Dr. Vasileios Fragkoulis
Research Fellow
Institute for Risk and Reliability
Leibniz Universität Hannover
Wednesday, May 23, 2018, 10:00, Room 116, Institute for Risk and Reliability, LUH
Deterministic and stochastic analysis of complex engineering dynamical systems: Singular matrices and fractional derivatives
Abstract
For many cases of complex engineering systems, analytical as well as numerical methodologies are required, firstly for the purposes of characterizing and quantifying uncertainties associated with excitations and system parameters, and subsequently for efficiently determining/predicting the system stochastic response.
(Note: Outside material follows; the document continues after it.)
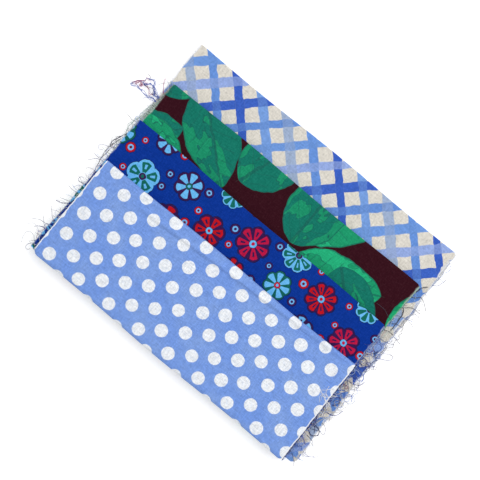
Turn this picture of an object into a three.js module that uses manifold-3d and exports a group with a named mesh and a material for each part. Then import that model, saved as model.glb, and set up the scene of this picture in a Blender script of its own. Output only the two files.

In stochastic engineering dynamics, in particular, the study and mathematical modeling of complex nonlinear systems with potential singularities arising either naturally (e.g. coupled electro-mechanical devices), or from an unconventional formulation of the system governing equations, are of high interest. In addressing the above challenges, a novel approach for determining the stochastic response of complex multi-body systems with singularities has been proposed. The singularities can either appear naturally in the governing equations of motion (e.g. smart materials, mathematically ill-conditioned engineering models, energy harvesting problems), or relate to a redundant coordinates modeling scheme (e.g. multi-body, robotic systems). Specifically, it can be argued that utilizing a redundant coordinates modeling scheme generates less complex and more computationally efficient techniques for formulating the equations of motion. In this context, based on the concept of the Moore-Penrose generalized matrix inverses, a generalized random vibration theory and computational framework have been developed to account for stochastically excited systems with singular matrices. Further, a generalization of the widely utilized statistical linearization approximate methodology for determining the stochastic response of nonlinear dynamical systems with singular matrices has also been developed. In this talk, the aforementioned framework for treating linear and nonlinear systems, as well as its potential extension to systems endowed with fractional derivative terms will be discussed.
Biography
Dr. Vasileios Fragkoulis is a Research Fellow in the Institute for Risk and Reliability at the Leibniz University of Hanover. He received his Ph.D. from the Department of Mathematical Sciences at the University of Liverpool. He also holds a M.Sc. degree and a 5-year Diploma from the School of Applied Mathematical and Physical Sciences at the National Technical University of Athens, both in the area of Applied Mathematical Sciences. Dr. Fragkoulis’ research interests focus on the general area of Applied Mathematics and Uncertainty Quantification and primarily, on mathematical modeling and analysis of (stochastic) dynamical systems with diverse applications in civil/mechanical engineering as well as theoretical and applied mechanics. Specifically, the development of analytical/numerical mathematical techniques in the fields of nonlinear stochastic dynamics constitutes one of his main research themes. In particular, part of his Ph.D. research focused on developing efficient solution methodologies for determining the response statistics of nonlinear and complex systems. The complexity relates to the governing (stochastic) equations of motion that include hysteretic operators, fractional derivatives, as well as singular matrices. Such unconventional and challenging modeling is associated with developing transformative technologies and devices, such as robotic systems, energy harvesters, and nano-materials.